Hector Flores, president of the League of United Latin American
Citizens, said that part of the movement is unfolding. "The message is
'Today we march, tomorrow we vote,' " he said. Organizations registered
thousands to vote at Sunday's march in Dallas.
Flores said he could answer the people who ask, "Why now?" The House
bill introduced by Judiciary Chairman F. James Sensenbrenner Jr.
(R-Wis.) "is touching a nerve, man," he said. "It's raw." Flores said
the bill threatens to tear apart the family unit, the fabric that holds
Latinos together.
"How do you tell the children of undocumented workers who are fighting
in Iraq that we're going to deport your parents and your grandparents?"
Flores said. "I'm a fifth-generation Mexican American -- there's no
distinction between them and me."
Still, along march routes yesterday there were some voices of those
opposed to illegal immigration. In Phoenix, state Rep. John Allen (R)
held a sign that said "Governor, I'll hold them off, you get the
National Guard."
"The question is, when do we stop this activity of illegal immigration?"
he said into a battery of cameras. "Right now, it's like Groundhog Day.
You wake up every day and there's more of them. It will be this way
until we have a closed border."
Many of the organizers said Spanish-language radio, television and
newspapers were instrumental not just in helping attract big crowds but
for influencing the look and tone of yesterday's rallies.
In Dallas, El Hispanic News covered plans for the march closely. In Los
Angeles, Eddie "Piolin" Sotelo, the city's top-rated disc jockey, and
also a Mexican immigrant who entered the United States in the trunk of a
car in 1986, joined with rival disc jockey Renan "El Cucuy" Almendarez
Coello and others to pump up the volume for the rally. They told people
where to go, what to wear and what to carry.
Alvaro M. Huerta, who helped organize the Los Angeles rally, said disc
jockeys helped spread the word to carry American flags and to wear white
shirts as a symbol of peaceful protest.
"We have to give the community credit," he said. "They saw the TV, heard
the radio. We expect most people to come with the American flag. We're
also here to show our love for the country."

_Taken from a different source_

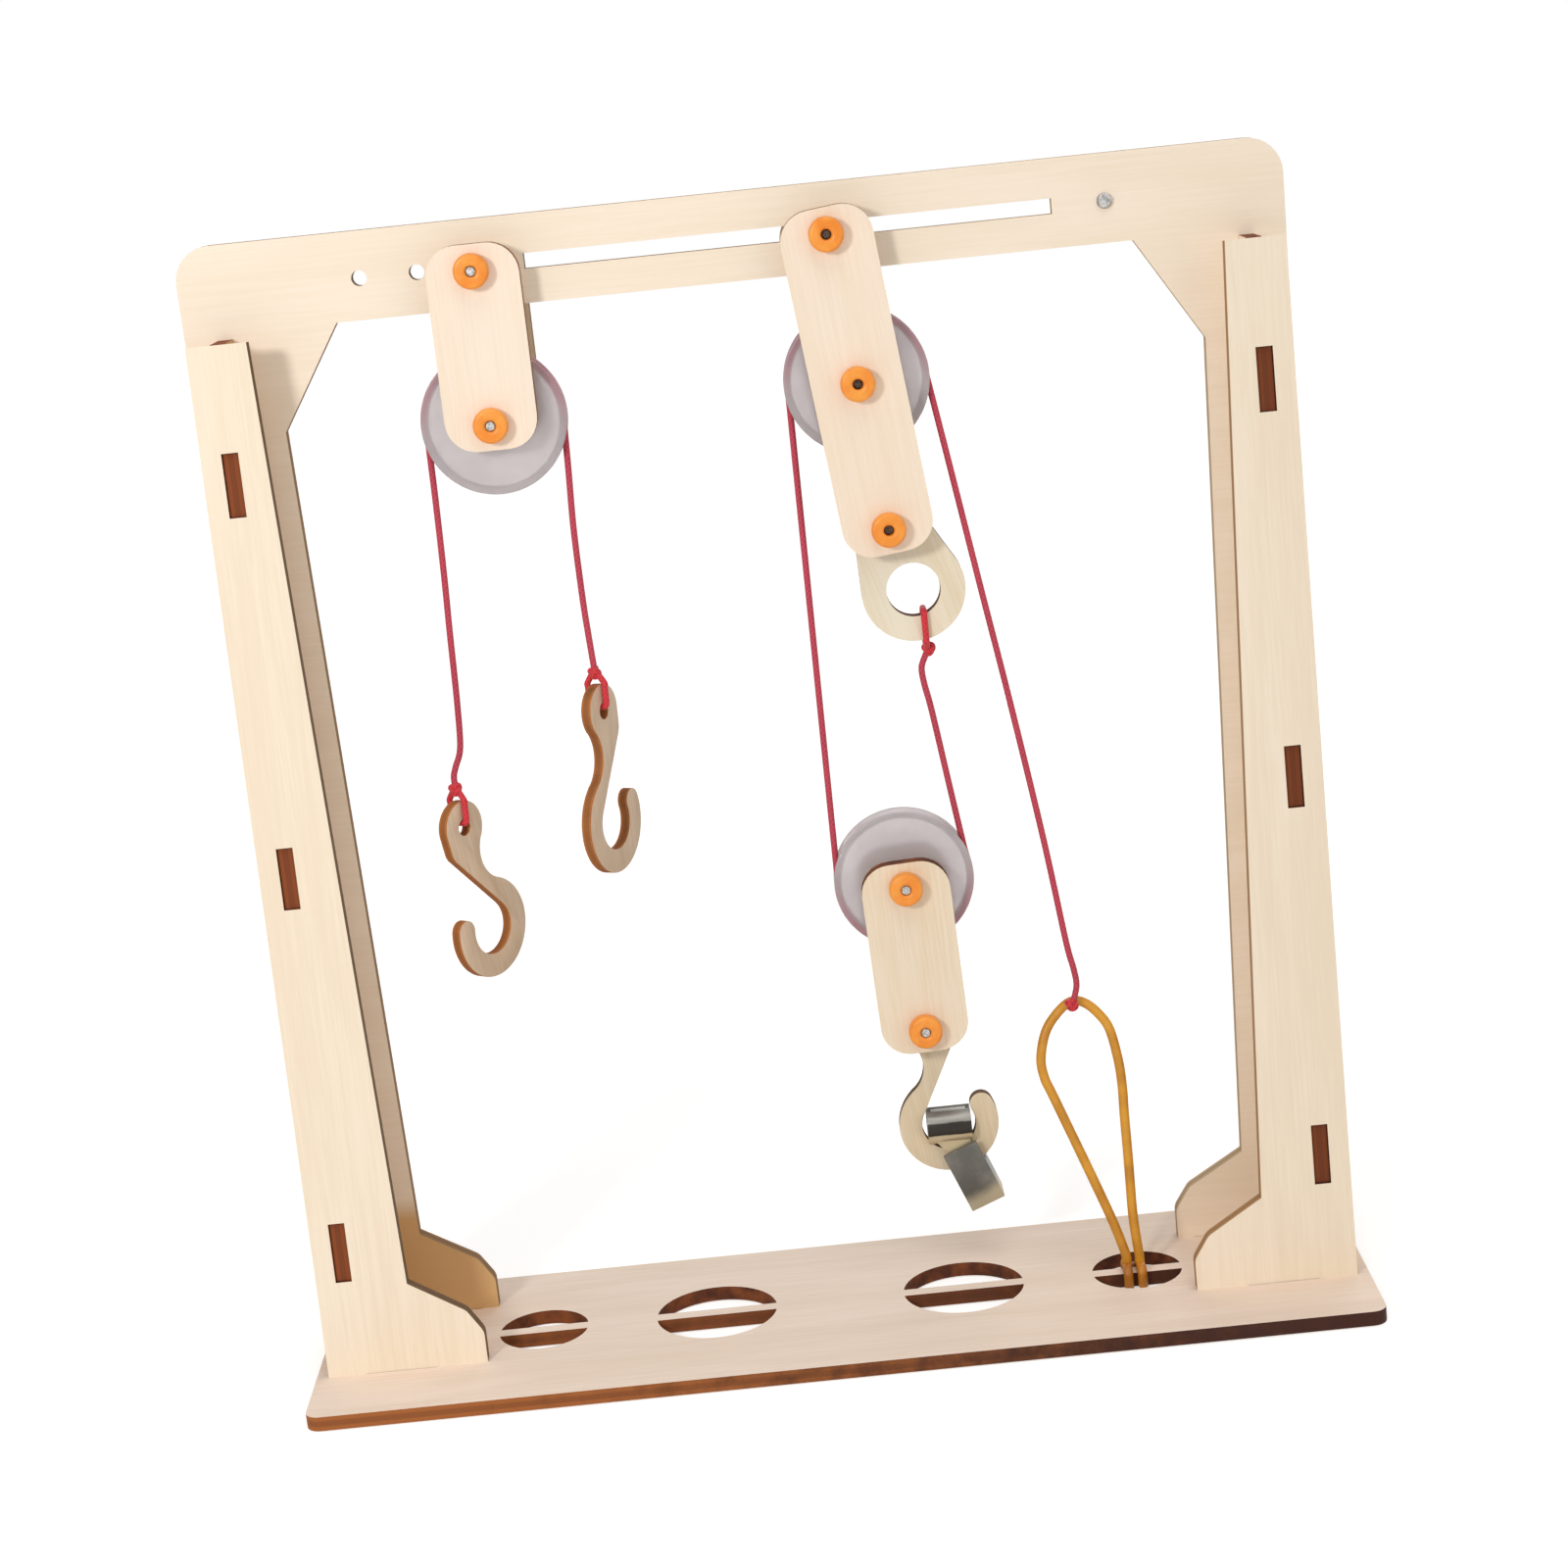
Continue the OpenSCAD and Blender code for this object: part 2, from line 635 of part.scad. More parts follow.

But labor, church and community organizations also helped put together
yesterday's nationwide demonstrations. "It was not an overnight thing,"
said Maria Elena Durazo of the Los Angeles County Federation of Labor
and an organizer of rallies there yesterday and last month.
The Rev. Michael Kennedy of La Placita Catholic Church, which was ground
zero for yesterday's candlelight vigil in Los Angeles, drew a parallel
between the recent marches and the civil rights movement in the South in
the 1950s and 1960s.
"It's the same thing when Rosa Parks got arrested," he said. "People
have been offended, their dignity has been offended. I've been around
here since 1984 and I've never seen anything like it."
Kennedy's church prepared a PowerPoint presentation on the House bill
that church officials showed to parishioners and shared with unions and
immigrant-rights organizations. They also organized fasting and prayer
vigils, and with the help of hundreds of volunteers put out the word
about the rally and yesterday's vigil.
Among labor unions, the Service Employees International Union played a
central role in helping to organize rallies in a number of cities,
including on the Mall. "I think part of the message that is being sent
to members of Congress and both political parties is that people are
organized and they're paying attention," said Avril Smith, an SEIU
spokeswoman.
Amelia Frank-Vitale, a march organizer with the labor union Unite Here,
said local groups worked for months to organize a march in Phoenix two
weeks ago that drew 20,000 people. National organizations got involved
after the success of that march, she said.
"I do believe the last series of events really changed the discourse in
Washington from being solely about enforcement to issues of humanity,"
she said. "Today, most legislators are back in their home towns. These
marches are to speak to them. We're not going away."